There is really no need to start with a big change. The best approach is to:

  1. First insulate independent parts. So, insulate the backend from the front end, by putting a layer between (most likely a high level IR).

  2. Then move independent things like inlining out of the frontend and onto the middle layer.

  3. Modularize.

  4. Iterate between redesigning interfaces / refactoring frontend internals.

The frontend really only need to deal with type unification, templates and CRFE. Maybe I missed something, but roughly.

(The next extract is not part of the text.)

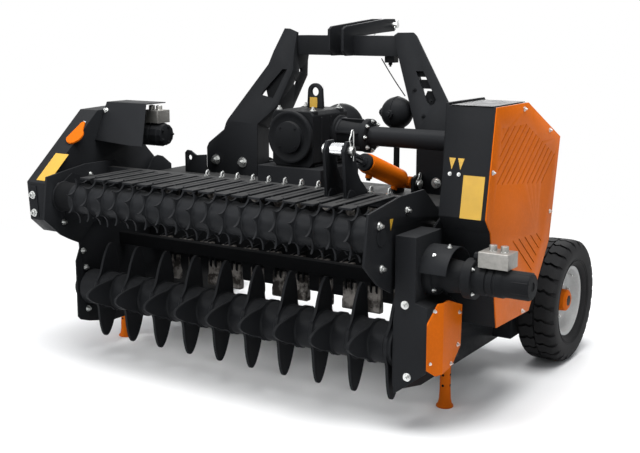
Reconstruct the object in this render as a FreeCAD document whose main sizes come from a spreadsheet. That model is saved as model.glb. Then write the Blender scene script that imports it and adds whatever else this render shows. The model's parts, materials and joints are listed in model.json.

When you have reduced the complexity of the front end then you can start to modularize it. Otherwise you end up doing the job twice.

5 days ago
On Friday, 11 June 2021 at 11:57:03 UTC, surlymoor wrote:
> Doesn't Rust do something like this? A problem I read concerning its ecosystem is the tendency to target nightly, and thus using a more stable branch of the compiler leaves one high and dry, so to speak.

I don't know. But I think some languages (Ada?) have different feature-profiles. D does also have a profile called "BetterC".

So, one could define a "maximal compatible" feature profile for D and use a linter to verify that a library stays within that profile.

Say, if you wanted to write a geometry library, then you might want to target BetterC as the minimum profile, but use conditional version statements to enable more features for other profiles.

D as a language have the mechanisms, I think, but it isn't used effectively as it requires someone to work out a "standard way" of writing libraries.